At the end of His life, just before He went to the cross, Jesus prayed for His own: “Father, I desire that My followers be with Me where I am so that they may behold My glory which You have given Me.” He knew He was returning to glory and wanted us to see Him in His rightful place. If we could truly glimpse who He is, we would fall to our faces in reverence and adoration. The baby in the manger is the King of Glory.
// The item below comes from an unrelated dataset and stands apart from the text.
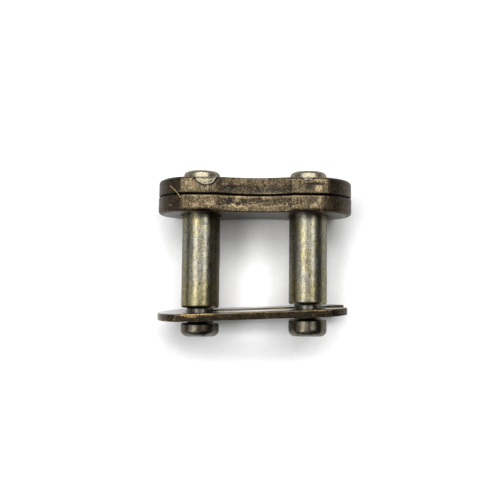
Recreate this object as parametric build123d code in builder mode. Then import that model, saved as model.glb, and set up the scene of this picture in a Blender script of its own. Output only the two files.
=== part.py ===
from build123d import *
import os
from math import hypot, isclose, radians, sqrt, tan

# Spring-clip connecting link for a roller chain of 12.7 mm pitch, lying on the
# flattened edges of its two plates. The riveted pin plate and the loose cover
# plate are at +Y, the free ends of the pins and the spring clip at -Y.
#
# Frame: +X along the pitch, +Y along the pins towards the rivet heads, +Z up.
# Origin: on the surface that the link lies on, midway between the pins and
# midway along the longer pin.

# --- Driving dimensions, mm ---------------------------------------------------

pitch = 12.7                    # distance between the two pin axes
pin_diameter = 4.5

# Plates: two round ends, a drawn-in waist and a flat above and below each hole
plate_height = 9.4
pin_plate_flat = 3.8            # length of each flat, which sets the end radius
cover_plate_flat = 3.96
waist_height = 7.3
pin_plate_thickness = 1.95
cover_plate_thickness = 1.95
die_roll = 0.3                  # rim drawn over by the blanking punch, outward faces
plate_rest_gap = 0.12           # between the two plates as they lie
cover_hole_clearance = 0.05     # radial, the cover plate slides on the pins
cover_hole_lead = 0.2           # countersink at both mouths of its holes

# Pins, each measured from the inner face of the pin plate
left_groove_reach = 13.05
right_groove_reach = 12.5
left_pin_reach = 16.4
right_pin_reach = 16.25
groove_width = 1.75
neck_diameter = 3.1             # at the bottom of the clip groove
groove_edge_break = 0.2
pin_end_round = 0.75

# Rivet heads outside the pin plate
rivet_head_height = 1.2
rivet_base_diameter = 4.4
rivet_rim_diameter = 4.3        # where its side turns in to the flat top
rivet_flat_diameter = 3.3
rivet_rim_drop = 0.26           # from the flat top down to the rim
rivet_flare = 0.25              # pin metal swelled into the countersunk hole

# Spring clip
clip_thickness = 0.9
clip_height = 8.75
clip_end_radius = 5.05
clip_play = 0.33                # from the groove's upper wall to the clip, on the axis
clip_lean = 4.4                 # degrees, its upper leg towards the free pin ends
clip_seat_clearance = 0.1       # radial, round each neck
clip_slot_width = 2.7           # between the two seats
clip_throat_width = 2.4         # behind the seat at the open end
clip_throat_length = 0.6
clip_mouth_width = 4.2          # between the tips
clip_mouth_flare = 1.1          # length over which the throat opens to the mouth
clip_inner_round = 0.25         # corners along the slot
clip_tip_round = 0.5
clip_edge_break = 0.1

# --- Sizes that follow --------------------------------------------------------

half_pitch = pitch / 2
pin_radius = pin_diameter / 2
neck_radius = neck_diameter / 2
half_plate_height = plate_height / 2
axis_height = half_plate_height     # the plates lie on their flats
waist_depth = half_plate_height - waist_height / 2

# Stations along the pins
head_to_seat = pin_plate_thickness + rivet_head_height
y_rivet_top = (head_to_seat + max(left_pin_reach, right_pin_reach)) / 2
y_pin_plate = y_rivet_top - rivet_head_height
y_seat = y_pin_plate - pin_plate_thickness
y_cover_plate = y_seat - plate_rest_gap

# The grooves lie at slightly different depths, and the clip lies across both.
groove_offset = left_groove_reach - right_groove_reach
y_clip = y_seat - (left_groove_reach + right_groove_reach) / 2 - clip_play
clip_plane = Plane(
    origin=(0, y_clip, axis_height),
    x_dir=(1, groove_offset / pitch, 0),
    z_dir=(groove_offset / pitch, -1, -tan(radians(clip_lean))),
)
clip_seat_x = hypot(pitch, groove_offset) / 2
clip_seat_radius = neck_radius + clip_seat_clearance
throat_start = clip_seat_x + sqrt(clip_seat_radius**2 - (clip_throat_width / 2) ** 2)
throat_end = throat_start + clip_throat_length
mouth_start = throat_end + clip_mouth_flare
clip_reach = clip_seat_x + clip_end_radius

os.makedirs("parts", exist_ok=True)


def across_pins(y):
    """Plane across the pins at y, its normal towards their free ends."""
    return Plane(origin=(0, y, axis_height), x_dir=(1, 0, 0), z_dir=(0, -1, 0))


def draw_plate(flat, hole_radius):
    """Draw a plate blank, with its two holes, in the open sketch."""
    end_radius = hypot(flat, plate_height) / 2
    # Each waist arc runs from the end of one flat to the next, through the waist.
    half_chord = (pitch - flat) / 2
    waist_radius = (half_chord**2 + waist_depth**2) / (2 * waist_depth)
    waist_centre = waist_height / 2 + waist_radius
    with GridLocations(pitch, 0, 2, 1):
        Circle(end_radius)
    Rectangle(pitch, 2 * end_radius)
    with Locations((0, waist_centre), (0, -waist_centre)):
        Circle(waist_radius, mode=Mode.SUBTRACT)
    Rectangle(pitch + 2 * end_radius, plate_height, mode=Mode.INTERSECT)
    with GridLocations(pitch, 0, 2, 1):
        Circle(hole_radius, mode=Mode.SUBTRACT)


def corner_at(sketch, x, y):
    """The corner of the sketch at (x, y)."""
    return sketch.vertices().sort_by_distance((x, y, 0))[0]


def corners_at_height(sketch, height):
    """The corners of the sketch at this distance from its centre line."""
    return sketch.vertices().filter_by(lambda corner: isclose(abs(corner.Y), height, abs_tol=1e-6))


# --- Pin plate: pressed on both pins and held by their rivet heads ------------

with BuildPart() as pin_plate:
    with BuildSketch(across_pins(y_pin_plate)):
        draw_plate(pin_plate_flat, pin_radius)
    extrude(amount=pin_plate_thickness)
    outward_face = pin_plate.faces().sort_by(Axis.Y)[-1]
    rivet_mouths = outward_face.inner_wires().edges()
    fillet(outward_face.outer_wire().edges(), die_roll)
    chamfer(rivet_mouths, rivet_flare)

pin_plate.part.label = "pin_plate"
export_step(pin_plate.part, "parts/pin_plate.step")

# --- Cover plate: the same blank, its holes a slip fit on the pins ------------

with BuildPart() as cover_plate:
    with BuildSketch(across_pins(y_cover_plate)):
        draw_plate(cover_plate_flat, pin_radius + cover_hole_clearance)
    extrude(amount=cover_plate_thickness)
    outward_face = cover_plate.faces().sort_by(Axis.Y)[0]
    mating_face = cover_plate.faces().sort_by(Axis.Y)[-1]
    hole_mouths = outward_face.inner_wires().edges() + mating_face.inner_wires().edges()
    fillet(outward_face.outer_wire().edges(), die_roll)
    chamfer(hole_mouths, cover_hole_lead)

cover_plate.part.label = "cover_plate"
export_step(cover_plate.part, "parts/cover_plate.step")

# --- Pins: turned with a clip groove, headed over the pin plate ---------------

pins = {
    "left_pin": (-half_pitch, left_groove_reach, left_pin_reach),
    "right_pin": (half_pitch, right_groove_reach, right_pin_reach),
}

for pin_name, (pin_x, groove_reach, pin_reach) in pins.items():
    groove_end = groove_reach + groove_width
    pin_origin = (pin_x, y_seat, axis_height)
    with BuildPart() as pin:
        with BuildSketch(Plane(origin=pin_origin)) as half_section:
            with BuildLine():
                Polyline(
                    (0, head_to_seat),
                    (rivet_flat_diameter / 2, head_to_seat),
                    (rivet_rim_diameter / 2, head_to_seat - rivet_rim_drop),
                    (rivet_base_diameter / 2, pin_plate_thickness),
                    (pin_radius + rivet_flare, pin_plate_thickness),
                    (pin_radius, pin_plate_thickness - rivet_flare),
                    (pin_radius, -groove_reach),
                    (neck_radius, -groove_reach),
                    (neck_radius, -groove_end),
                    (pin_radius, -groove_end),
                    (pin_radius, -pin_reach),
                    (0, -pin_reach),
                    close=True,
                )
            make_face()
            fillet(corner_at(half_section, pin_radius, -pin_reach), pin_end_round)
            chamfer(corner_at(half_section, pin_radius, -groove_reach), groove_edge_break)
            chamfer(corner_at(half_section, pin_radius, -groove_end), groove_edge_break)
        revolve(axis=Axis(pin_origin, (0, 1, 0)))
    pin.part.label = pin_name
    export_step(pin.part, f"parts/{pin_name}.step")

# --- Spring clip: closed round end at the left, two legs open at the right ----

with BuildPart() as spring_clip:
    with BuildSketch(clip_plane) as clip_blank:
        with Locations((-clip_seat_x, 0), (clip_seat_x, 0)):
            Circle(clip_end_radius)
        Rectangle(2 * clip_seat_x, 2 * clip_end_radius)
        Rectangle(2 * clip_reach, clip_height, mode=Mode.INTERSECT)
        with Locations((-clip_seat_x, 0), (clip_seat_x, 0)):
            Circle(clip_seat_radius, mode=Mode.SUBTRACT)
        Rectangle(2 * clip_seat_x, clip_slot_width, mode=Mode.SUBTRACT)
        with BuildLine():
            Polyline(
                (clip_seat_x, clip_throat_width / 2),
                (throat_end, clip_throat_width / 2),
                (mouth_start, clip_mouth_width / 2),
                (clip_reach, clip_mouth_width / 2),
                (clip_reach, -clip_mouth_width / 2),
                (mouth_start, -clip_mouth_width / 2),
                (throat_end, -clip_throat_width / 2),
                (clip_seat_x, -clip_throat_width / 2),
                close=True,
            )
        make_face(mode=Mode.SUBTRACT)
        fillet(clip_blank.vertices().group_by(Axis.X)[-1], clip_tip_round)
        fillet(corners_at_height(clip_blank, clip_slot_width / 2), clip_inner_round)
        fillet(corners_at_height(clip_blank, clip_throat_width / 2), clip_inner_round)
    extrude(amount=clip_thickness)
    broad_faces = spring_clip.faces().sort_by(SortBy.AREA)[-2:]
    chamfer(broad_faces.edges(), clip_edge_break)

spring_clip.part.label = "spring_clip"
export_step(spring_clip.part, "parts/spring_clip.step")
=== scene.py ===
import logging
import math
from dataclasses import dataclass, field
from enum import Enum
from typing import Callable, Iterable, Sequence

import bmesh
import bpy
import numpy as np
from mathutils import Matrix, Vector
from mathutils.geometry import delaunay_2d_cdt


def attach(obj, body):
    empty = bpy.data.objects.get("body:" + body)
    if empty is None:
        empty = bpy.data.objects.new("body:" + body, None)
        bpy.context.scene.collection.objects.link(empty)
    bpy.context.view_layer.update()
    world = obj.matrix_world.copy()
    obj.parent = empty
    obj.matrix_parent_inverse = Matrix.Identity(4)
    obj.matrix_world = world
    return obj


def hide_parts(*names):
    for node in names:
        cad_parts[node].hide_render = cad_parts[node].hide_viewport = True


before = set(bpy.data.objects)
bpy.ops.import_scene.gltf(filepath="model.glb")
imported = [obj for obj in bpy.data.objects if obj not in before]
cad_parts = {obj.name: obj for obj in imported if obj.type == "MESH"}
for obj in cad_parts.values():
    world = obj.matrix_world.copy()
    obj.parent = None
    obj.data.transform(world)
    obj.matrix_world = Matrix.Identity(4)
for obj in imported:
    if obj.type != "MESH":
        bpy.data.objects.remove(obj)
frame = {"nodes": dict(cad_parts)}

log = logging.getLogger("connecting_link")

Array = np.ndarray
Material = bpy.types.Material
Mesh = bpy.types.Mesh
Object = bpy.types.Object
Socket = bpy.types.NodeSocket
Tree = bpy.types.NodeTree
Colour = Place = tuple[float, float, float]
Point = tuple[float, float]
Value = float | int | bool | str | tuple | Socket | Material

MM = 0.001
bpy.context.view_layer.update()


# --- Named choices -------------------------------------------------------------


class Body(Enum):
    """The bodies that pieces ride on."""

    LINK = "link"
    COVER = "cover"


class Slot(Enum):
    """The record's material slots."""

    PLATE = "plate_steel"
    PIN = "pin_steel"
    CLIP = "clip_steel"


class Side(Enum):
    """Which of the two pins a size belongs to."""

    LEFT = -1
    RIGHT = 1


# --- Node trees ----------------------------------------------------------------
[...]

The Gospel of John begins by declaring Jesus as the eternal God—the Logos, the reason for creation, the agent of creation, the sustainer, the life-giver, the one who draws near, the revealer of the Father, the one who is full of grace and truth, and the one radiant with glory. After establishing this context, John recounts the birth of Jesus with these simple yet profound words in John 1:14: “The Word became flesh and dwelt among us.” The Logos—God Himself—set aside all it means to be God and came close to us. He became flesh and dwelt among us. Paul echoes this in 2 Corinthians 8:9: “Though He was rich, yet for your sake, He became poor.”

Consider the stunning contrast. God's glory, majesty, and loftiness juxtaposed with how low He stooped to be born as one of us. The 20th-century Swiss theologian Hans Urs von Balthasar put it this way: “Something impossible, something scandalous has occurred, God in His absolute being has resolved to manifest Himself in human life.” The word scandalous means something shocking, something that upsets, something disgraceful or improper. The King of Glory being born as a baby is indeed scandalous—and yet it is the heart of the Gospel.

Heavenly Father, thank You for the timeless lessons from this devotional. Help us to listen for Your voice, serve with unwavering hearts, seek Christ in humility, worship fearlessly, and obey Your call with courage. Teach us to trust Your plan even when we don’t understand, and guide us to reflect Your light in all we do. We honor You, Lord, and commit our lives to Your glory. Amen.